[BEGIN DATASET ROWS]
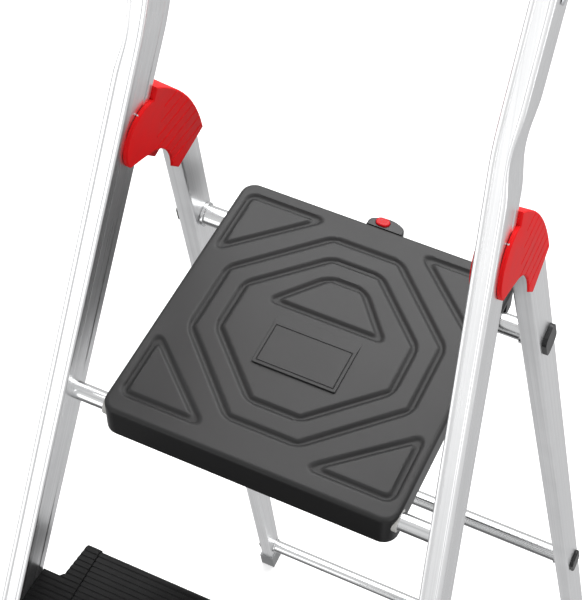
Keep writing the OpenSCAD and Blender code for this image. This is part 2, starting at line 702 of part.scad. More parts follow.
// Feet: shoes over the ends of the rails and legs
module shoe(width, depth) difference() {
    translate([-foot_wall, -foot_wall, -2 * platform_height])
        cube([width + 2 * foot_wall, depth + 2 * foot_wall, 2 * platform_height]);
    translate([0, 0, -2 * platform_height]) linear_extrude(2 * platform_height + 1) children();
}
module below(z) intersection() {
    children();
    translate([-big / 2, -big / 2, 0]) cube([big, big, z]);
}
module front_foot() color("black") below(foot_length) {
    rail_frame() shoe(rail_width, rail_depth) rail_outline();
    below(sole_thickness) rail_frame() rail_length() translate([-foot_wall, -foot_wall])
        square([rail_width + 2 * foot_wall, rail_depth + 2 * foot_wall]);
}
module front_foot_right() front_foot();
module front_foot_left() mirror([1, 0, 0]) front_foot();
module rear_foot() color("gray") below(foot_length) {
    leg_frame() shoe(leg_width, leg_depth) rounded([leg_width, leg_depth], 2);
    below(sole_thickness) leg_frame() leg_length(0) translate([-foot_wall, -foot_wall])
        square([leg_width + 2 * foot_wall, leg_depth + 2 * foot_wall]);
}
module rear_foot_right() rear_foot();
module rear_foot_left() mirror([1, 0, 0]) rear_foot();

rail_left();
rail_right();
safety_bow();
bow_rivets();
front_tube();
deck_shell();
deck_bush_left();
deck_bush_right();
latch_housing();
latch_button();
latch_catch();
latch_spring();
joint_cover_left();
joint_cover_right();
hinge_plate_left_inner();
hinge_plate_left_outer();
hinge_plate_right_inner();
hinge_plate_right_outer();
plate_rivets();
pivot_pin_left();
pivot_pin_right();
leg_left();
leg_right();
leg_head_left();
leg_head_right();
upper_crossbar();
middle_crossbar();
lower_crossbar();
upper_cap_left();
upper_cap_right();
middle_cap_left();
middle_cap_right();
lower_cap_left();
lower_cap_right();
tread_1();
tread_2();
tread_3();
tread_4();
tread_5();
tread_1_cap_left();
tread_1_cap_right();
tread_2_cap_left();
tread_2_cap_right();
tread_3_cap_left();
tread_3_cap_right();
tread_4_cap_left();
tread_4_cap_right();
tread_5_cap_left();
tread_5_cap_right();
tread_rivets();
front_foot_left();
front_foot_right();
rear_foot_left();
rear_foot_right();
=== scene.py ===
"""Household steps: the studio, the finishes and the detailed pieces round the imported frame."""

import json
import math

import bmesh
import bpy
from bmesh.types import BMFace, BMVert
from mathutils import Matrix, Vector

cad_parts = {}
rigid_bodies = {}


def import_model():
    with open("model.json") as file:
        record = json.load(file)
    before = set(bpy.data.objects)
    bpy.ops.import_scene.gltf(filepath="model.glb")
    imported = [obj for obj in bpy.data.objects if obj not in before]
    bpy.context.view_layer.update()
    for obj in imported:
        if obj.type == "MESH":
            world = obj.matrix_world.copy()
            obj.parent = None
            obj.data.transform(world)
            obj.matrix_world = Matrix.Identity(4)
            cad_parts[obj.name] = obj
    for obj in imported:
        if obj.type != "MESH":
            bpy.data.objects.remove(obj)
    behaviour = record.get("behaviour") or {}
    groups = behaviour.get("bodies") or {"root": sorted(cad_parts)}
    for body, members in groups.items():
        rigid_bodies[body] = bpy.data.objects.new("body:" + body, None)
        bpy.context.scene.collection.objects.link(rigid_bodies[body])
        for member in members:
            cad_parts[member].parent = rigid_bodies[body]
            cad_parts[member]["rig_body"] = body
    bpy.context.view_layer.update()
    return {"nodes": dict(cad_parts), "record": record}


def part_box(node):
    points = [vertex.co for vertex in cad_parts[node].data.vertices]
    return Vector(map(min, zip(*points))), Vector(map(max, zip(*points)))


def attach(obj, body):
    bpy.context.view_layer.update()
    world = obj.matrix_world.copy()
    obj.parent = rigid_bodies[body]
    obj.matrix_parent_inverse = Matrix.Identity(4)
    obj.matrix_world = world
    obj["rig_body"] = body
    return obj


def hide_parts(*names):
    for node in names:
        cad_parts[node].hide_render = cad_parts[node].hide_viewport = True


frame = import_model()
nodes = frame["nodes"]
MM = 0.001


# --- Where things are, in metres ---------------------------------------------------------------
deck_low, deck_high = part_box("deck_shell")
PLATFORM_Z = deck_high.z
PLATFORM_FRONT = deck_low.y
RAIL_LEAN, RAIL_TAPER = math.radians(22), math.radians(5)
LEG_LEAN, LEG_TAPER = math.radians(16), math.radians(4.6)
RAIL_WIDTH, RAIL_DEPTH = 18.5 * MM, 41.5 * MM
RAIL_INSIDE, RAIL_AHEAD = 167.5 * MM, 5 * MM

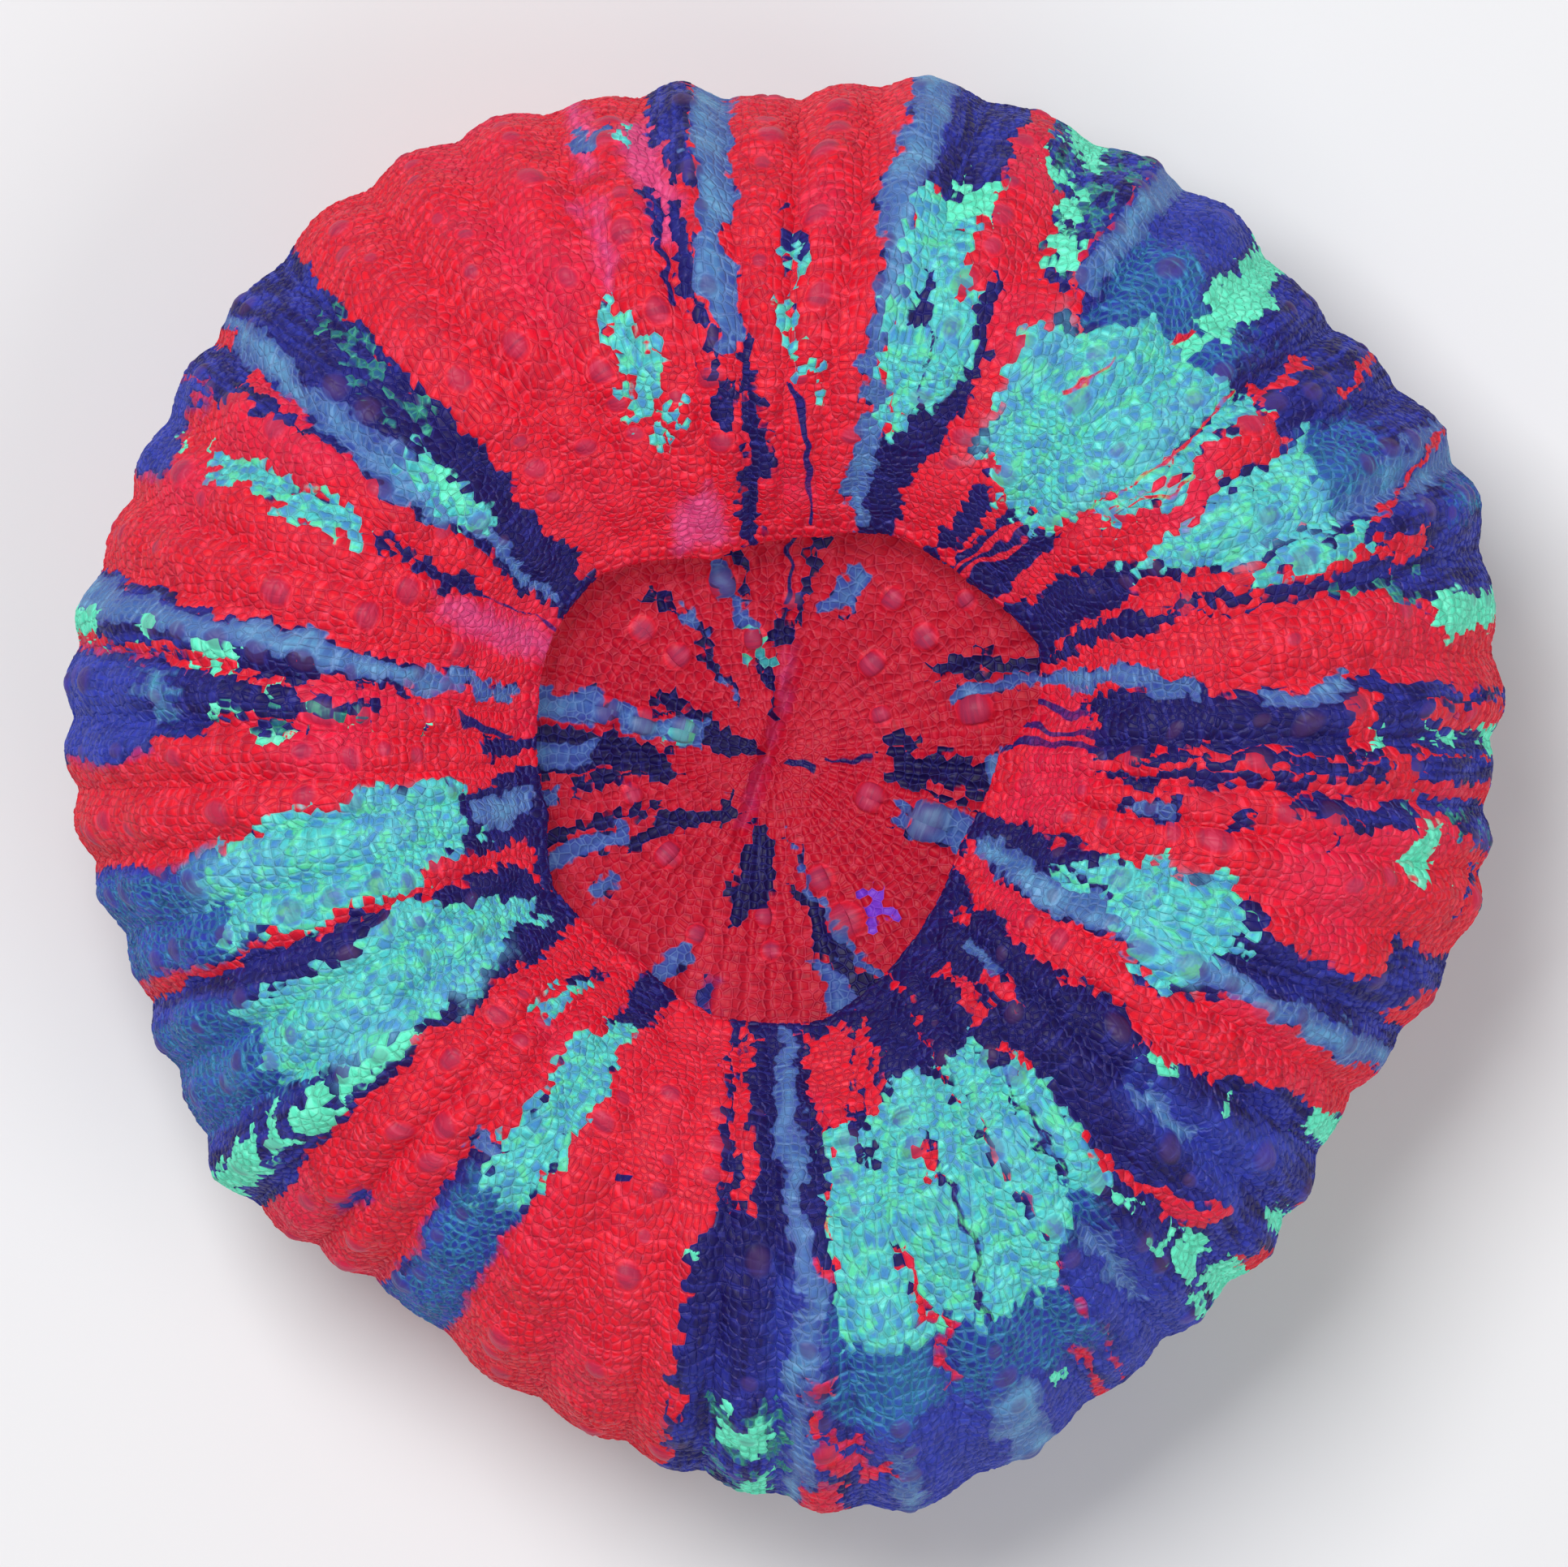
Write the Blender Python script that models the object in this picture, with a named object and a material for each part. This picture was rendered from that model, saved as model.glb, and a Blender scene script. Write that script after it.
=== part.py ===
# Scolymia coral: one large fleshy polyp, seen in the photo from straight above.
# The swollen mantle folds over as a lip round a sunken oral disc with a slit mouth in the middle.
# Underneath, the flesh draws in to the ribbed stony foot, which is cut off flat.
# The origin is on the cut, below the middle of the disc. X runs to the photo's right, Y to its top.

import math

import bmesh
import bpy
import numpy as np

MM = 0.001

# Driving dimensions, in millimetres
MOUTH_X = -0.9
MOUTH_Y = 2.2
MOUTH_Z = 16.0
LIP_Z = 21.8
CREST_Z = 27.0
RIM_Z = 13.5
HEM_Z = 8.6
FOOT_RADIUS = 20.0

# Every septal ridge, going round the mouth from the photo's right: its angle in degrees and the
# distance in millimetres from the mouth to the rim where the ridge ends
RIDGES = (
    (4.0, 40.9), (12.0, 41.1), (20.0, 41.9), (26.0, 41.6), (34.0, 40.0),
    (40.0, 39.2), (49.5, 39.6), (57.0, 39.1), (66.5, 38.5), (76.5, 38.7),
    (84.0, 37.2), (90.0, 36.3), (97.5, 37.5), (104.5, 37.5), (113.0, 38.3),
    (121.0, 38.7), (129.5, 38.8), (140.0, 38.6), (146.5, 38.5), (155.0, 38.4),
    (161.0, 38.3), (168.0, 39.1), (174.0, 39.0), (180.0, 38.9), (186.0, 38.5),
    (192.0, 37.8), (199.0, 37.0), (205.0, 37.4), (211.0, 37.4), (217.5, 38.6),
    (225.0, 37.6), (230.0, 37.0), (236.0, 36.4), (246.0, 37.8), (255.0, 38.8),
    (262.0, 39.9), (268.0, 40.8), (274.0, 42.1), (281.0, 42.7), (291.0, 41.4),
    (301.0, 39.7), (307.0, 39.4), (315.0, 39.2), (321.0, 38.6), (327.0, 37.5),
    (333.0, 38.2), (340.0, 39.2), (348.0, 40.4), (353.0, 40.3), (358.5, 40.1),
)
RIDGE_ANGLES = np.array([angle for angle, _ in RIDGES])
RIDGE_REACHES = np.array([reach for _, reach in RIDGES])
RIDGE_HEIGHT = 1.3
RIM_DIP = 0.5

# The corners of the opening in the mantle: angle in degrees and distance from the mouth
LIP_CORNERS = (
    (0.0, 12.9), (10.0, 15.3), (22.0, 16.2), (40.0, 14.7), (60.0, 14.0),
    (78.0, 12.3), (92.0, 11.7), (106.0, 11.2), (133.0, 13.6), (152.0, 13.6),
    (168.0, 13.0), (195.0, 12.6), (212.0, 14.0), (236.0, 13.4), (258.0, 14.8),
    (282.0, 15.1), (300.0, 13.7), (315.0, 12.7), (335.0, 11.8), (350.0, 12.4),
)
LIP_ANGLES = [angle for angle, _ in LIP_CORNERS]
LIP_REACHES = [reach for _, reach in LIP_CORNERS]

# The folded edge round the opening: how far in from the lip's tip and how far below it, in turn
# for the back of the groove under the lip, the lip's lower edge and its tip
LIP_FOLD = ((1.3, 1.9), (0.25, 0.75), (0.0, 0.0))
LIP_ROUND = 0.9

# Side view of the mantle: where the crest is on the way from lip to rim, how much of the arc lies
# inside it, and the powers that make the arc full towards the rim
CREST_OUT = 0.4
CREST_ARC = 0.36
ARC_REACH_POWER = 0.87
ARC_HEIGHT_POWER = 1.24

# Blunt teeth in a row along every ridge, out of step with those of the next ridge
TEETH_PER_RIDGE = 6
TOOTH_HEIGHT = 0.45

# Slow swells of the mantle: how many round the polyp, how high in millimetres, where the first is
SWELLS = ((3, 0.55, 75.0), (5, 0.4, 20.0), (7, 0.25, 205.0))

# The oral disc: how far its edge lies below the lip's tip, and the height of its wrinkles
DISC_DROP = 2.4
DISC_CURVE = 1.3
WRINKLE_HEIGHT = 0.3

# The slit of the mouth, with a raised lip on both sides of a groove
MOUTH_TURN = math.radians(67.0)
MOUTH_HALF_LENGTH = 4.6
GROOVE_WIDTH = 0.45
GROOVE_DEPTH = 0.9
MOUTH_LIP_AT = 1.0
MOUTH_LIP_WIDTH = 0.55
MOUTH_LIP_HEIGHT = 0.5

# Large vesicles that stand up from the oral disc: X and Y from the mouth, and their radius
VESICLES = (
    (6.9, 8.6, 0.8), (5.8, 5.0, 0.9), (8.7, 6.5, 0.9), (11.0, 8.5, 0.7),
    (11.5, 2.4, 1.2), (6.3, 2.1, 0.7), (5.7, -2.4, 1.0), (8.9, -3.7, 1.4),
    (3.0, -6.9, 0.9), (4.3, -9.3, 1.3), (-0.1, -9.0, 0.7), (0.2, -10.9, 0.7),
    (-5.5, -5.6, 0.9), (-7.5, -2.2, 0.7), (-3.9, -10.0, 0.7), (-5.0, 5.4, 0.9),
    (-6.9, 6.9, 0.9), (-2.5, 9.5, 1.0), (-0.7, 6.4, 0.8), (1.4, 8.5, 0.7),
    (-8.9, 2.4, 0.9), (-6.9, 1.8, 0.9), (-4.7, 1.3, 0.9),
)
VESICLE_RISE = 0.7

# The flesh under the rim: how far in from the rim, its height, and how much of the ring's centre
# is the mouth's rather than the foot's
UNDER_RIM = ((0.7, 11.3, 1.0), (3.4, 9.4, 0.95), (7.2, HEM_Z, 0.85))

# The stony foot: how much of its reach is the rim's rather than the round cut's, its height, and
# the same share of the centre
FOOT_STEPS = ((0.5, HEM_Z + 0.5, 0.8), (0.3, 5.6, 0.5), (0.1, 2.4, 0.2), (0.0, 0.0, 0.0))
RIB_HEIGHT = 0.5

# How finely the surface is divided: two columns on the top of every ridge and one in its valley
COLUMN_PLACES = (1 / 6, 1 / 2, 5 / 6)
DISC_STEPS = (0.08, 0.18, 0.3, 0.43, 0.57, 0.71, 0.85)
MANTLE_STEPS = 12

# The colour of the living flesh and its finish
FLESH_RED = (0.68, 0.02, 0.05, 1.0)
FLESH_ROUGHNESS = 0.35


def column_angles():
    """The angle of every column, going round the mouth."""
    gaps = np.diff(np.append(RIDGE_ANGLES, RIDGE_ANGLES[0] + 360.0))
    angles = RIDGE_ANGLES[:, None] + gaps[:, None] * np.array(COLUMN_PLACES)
    return angles.ravel()


def ridge_count(angle):
    """How many ridges have been passed at an angle: whole on a crest, a half in a valley."""
    first = RIDGE_ANGLES[-1] - 360.0
    after = RIDGE_ANGLES[0] + 360.0
    places = np.concatenate(([first], RIDGE_ANGLES, [after]))
    return np.interp(angle, places, np.arange(-1.0, len(RIDGES) + 1.0))


def ridge_shape(angle):
    """One on the broad crest of a ridge, falling to nought in the narrow valley beside it."""
    return np.abs(np.cos(np.pi * ridge_count(angle))) ** 0.9


def lip_reach(angle):
    """Distance from the mouth to the lip's tip."""
    return np.interp(angle, LIP_ANGLES, LIP_REACHES, period=360.0)


def rim_reach(angle):
    """The rim stands out at every ridge and draws in between two of them."""
    reach = np.interp(angle, RIDGE_ANGLES, RIDGE_REACHES, period=360.0)
    return reach - RIM_DIP * (1.0 - ridge_shape(angle))


def swell(angle):
    """The slow rise and fall of the mantle round the polyp."""
    rise = np.zeros_like(angle)
    for count, height, first in SWELLS:
        rise += height * np.cos(np.radians(count * (angle - first)))
    return rise


def bell(distance, width):
    """One at nought, fading smoothly beyond the width."""
    return np.exp(-((distance / width) ** 2))


def place(reach, angle, height, centre_share=1.0):
    """A ring of points: its centre moves from the mouth, at 1, to the foot's middle, at 0."""
    x = MOUTH_X * centre_share + reach * np.cos(np.radians(angle))
    y = MOUTH_Y * centre_share + reach * np.sin(np.radians(angle))
    return np.stack((x, y, height + np.zeros_like(angle)), axis=1)


def disc_height(x, y, angle, out):
    """The oral disc rises from the mouth to the lip, with wrinkles, vesicles and the slit."""
    base = MOUTH_Z + (LIP_Z - DISC_DROP - MOUTH_Z) * out ** DISC_CURVE
    wrinkle = WRINKLE_HEIGHT * (ridge_shape(angle) - 0.5) * min(1.0, 2.0 * out)
    along = x * math.cos(MOUTH_TURN) + y * math.sin(MOUTH_TURN)
    across = y * math.cos(MOUTH_TURN) - x * math.sin(MOUTH_TURN)
    ends = 1.0 / (1.0 + (along / MOUTH_HALF_LENGTH) ** 6)
    groove = GROOVE_DEPTH * bell(across, GROOVE_WIDTH)
    lips = MOUTH_LIP_HEIGHT * bell(np.abs(across) - MOUTH_LIP_AT, MOUTH_LIP_WIDTH)
    bubble = np.zeros_like(angle)
    for vesicle_x, vesicle_y, radius in VESICLES:
        away = np.hypot(x - vesicle_x, y - vesicle_y)
        bubble = np.maximum(bubble, VESICLE_RISE * radius * bell(away, radius))
    return base + wrinkle + ends * (lips - groove) + bubble


def disc_ring(angle, out):
    """One ring of the oral disc, at a share of the way from the mouth to the lip."""
    reach = out * lip_reach(angle)
    x = reach * np.cos(np.radians(angle))
    y = reach * np.sin(np.radians(angle))
    return place(reach, angle, disc_height(x, y, angle, out))


def mantle_curve(arc):
    """Side view of the mantle: its share of the way from lip to rim, and its height."""
    if arc < CREST_ARC:
        inner = arc / CREST_ARC
        low = LIP_Z + LIP_ROUND
        return CREST_OUT * inner, low + (CREST_Z - low) * math.sin(0.5 * math.pi * inner)
    turn = 0.5 * math.pi * (arc - CREST_ARC) / (1.0 - CREST_ARC)
    out = CREST_OUT + (1.0 - CREST_OUT) * math.sin(turn) ** ARC_REACH_POWER
    return out, RIM_Z + (CREST_Z - RIM_Z) * abs(math.cos(turn)) ** ARC_HEIGHT_POWER


def mantle_ring(angle, arc):
    """One ring of the mantle, at a share of the arc that goes from the lip over to the rim."""
    lip = lip_reach(angle) + LIP_ROUND
    width = rim_reach(angle) - lip
    out, height = mantle_curve(arc)
    out_before, height_before = mantle_curve(max(0.0, arc - 0.01))
    out_after, height_after = mantle_curve(min(1.0, arc + 0.01))
    run = width * (out_after - out_before)
    fall = height_after - height_before
    length = np.hypot(run, fall)
    strength = math.sin(math.pi * min(1.0, 0.08 + 0.92 * arc)) ** 0.7
    crest = ridge_shape(angle)
    neighbour = np.pi * np.round(ridge_count(angle))
    tooth = np.cos(2.0 * np.pi * TEETH_PER_RIDGE * arc + neighbour)
    lift = strength * (RIDGE_HEIGHT * (crest - 0.7) + TOOTH_HEIGHT * tooth * crest)
    rise = swell(angle) * math.sin(math.pi * min(1.0, 0.1 + 0.9 * arc))
    reach = lip + width * out - lift * fall / length
    return place(reach, angle, height + lift * run / length + rise)


def lip_ring(angle, inset, drop):
    """One ring of the folded edge round the opening."""
    return place(lip_reach(angle) + inset, angle, LIP_Z - drop)


def under_ring(angle, inset, height, centre_share):
    """One ring of the flesh that draws in under the rim."""
    return place(rim_reach(angle) - inset, angle, height, centre_share)


def foot_ring(angle, rim_share, height, centre_share):
    """One ring of the stony foot, with a rib under every ridge."""
    rib = RIB_HEIGHT * (ridge_shape(angle) - 0.5)
    spread = rim_share * (rim_reach(angle) - FOOT_RADIUS)
    return place(FOOT_RADIUS + spread + rib, angle, height, centre_share)


def all_rings(angle):
    """Every ring in turn, from the mouth out over the rim and down to the cut."""
    rings = [disc_ring(angle, out) for out in DISC_STEPS]
    rings += [lip_ring(angle, inset, drop) for inset, drop in LIP_FOLD]
    rings += [mantle_ring(angle, step / MANTLE_STEPS) for step in range(MANTLE_STEPS + 1)]
    rings += [under_ring(angle, *step) for step in UNDER_RIM]
    rings += [foot_ring(angle, *step) for step in FOOT_STEPS]
    return rings


def closed_skin():
    """The rings joined into one closed body, with a point at the mouth and one below."""
    mesh = bmesh.new()
    loops = []
    for ring in all_rings(column_angles()):
        loops.append([mesh.verts.new(point) for point in ring * MM])
    nowhere = np.zeros(1)
    mouth_z = disc_height(nowhere, nowhere, nowhere, 0.0)[0]
    mouth = mesh.verts.new((MOUTH_X * MM, MOUTH_Y * MM, mouth_z * MM))
    below = mesh.verts.new((0.0, 0.0, 0.0))
    for column in range(len(loops[0])):
        before = column - 1
        mesh.faces.new((mouth, loops[0][before], loops[0][column]))
        for inner, outer in zip(loops, loops[1:]):
            mesh.faces.new((inner[before], outer[before], outer[column], inner[column]))
        mesh.faces.new((loops[-1][before], below, loops[-1][column]))
    bmesh.ops.triangulate(mesh, faces=mesh.faces[:])
    bmesh.ops.recalc_face_normals(mesh, faces=mesh.faces[:])
    return mesh


def flesh_material():
    """Wet red flesh."""
    material = bpy.data.materials.new("coral_flesh")
    material.use_nodes = True
    shader = material.node_tree.nodes["Principled BSDF"]
    shader.inputs["Base Color"].default_value = FLESH_RED
    shader.inputs["Roughness"].default_value = FLESH_ROUGHNESS
    shader.inputs["Metallic"].default_value = 0.0
    return material


def build_coral():
    """The whole coral, as one object."""
    data = bpy.data.meshes.new("scolymia_coral")
    skin = closed_skin()
    skin.to_mesh(data)
    skin.free()
    data.materials.append(flesh_material())
    data.shade_smooth()
    data.set_sharp_from_angle(angle=math.radians(60.0))
    coral = bpy.data.objects.new("scolymia_coral", data)
    bpy.context.collection.objects.link(coral)
    return coral


for old in list(bpy.data.objects):
    bpy.data.objects.remove(old, do_unlink=True)

build_coral()
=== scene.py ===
# %% [markdown]
# # Scolymia coral
# One large fleshy polyp, as it lies under the camera: a swollen mantle folded over as a lip round
# a sunken oral disc, all of it packed with tiny vesicles, on a ribbed stony foot that is cut flat.
# The flesh is one sheet that is modelled flat, made fine, lifted into its shape and then painted.

# %% Load the frame
import math

import bpy
import numpy as np
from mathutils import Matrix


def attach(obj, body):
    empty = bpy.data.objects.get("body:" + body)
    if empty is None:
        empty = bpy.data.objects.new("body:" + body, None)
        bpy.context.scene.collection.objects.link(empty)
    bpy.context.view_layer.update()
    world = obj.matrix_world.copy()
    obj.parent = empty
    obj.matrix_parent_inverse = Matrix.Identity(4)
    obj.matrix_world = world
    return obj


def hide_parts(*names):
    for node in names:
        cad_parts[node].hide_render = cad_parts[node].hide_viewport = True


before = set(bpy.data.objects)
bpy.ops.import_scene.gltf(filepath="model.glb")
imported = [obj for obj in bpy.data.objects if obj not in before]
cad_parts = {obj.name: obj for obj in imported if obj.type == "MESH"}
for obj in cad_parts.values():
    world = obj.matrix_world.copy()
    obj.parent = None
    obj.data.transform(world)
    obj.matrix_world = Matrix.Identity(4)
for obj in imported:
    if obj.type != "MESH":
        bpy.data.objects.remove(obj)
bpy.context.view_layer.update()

MM = 0.001

# %% [markdown]
# ## The measures that the living coral gives
# The solid part is the guide, so its driving dimensions come first. Angles go round the mouth in
# degrees, from the photo's right, and reaches are distances from the mouth in millimetres.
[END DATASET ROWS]
TO BE DONE –
Copy out every line that includes the word "json".

THE RESULT –
import json
    with open("model.json") as file:
        record = json.load(file)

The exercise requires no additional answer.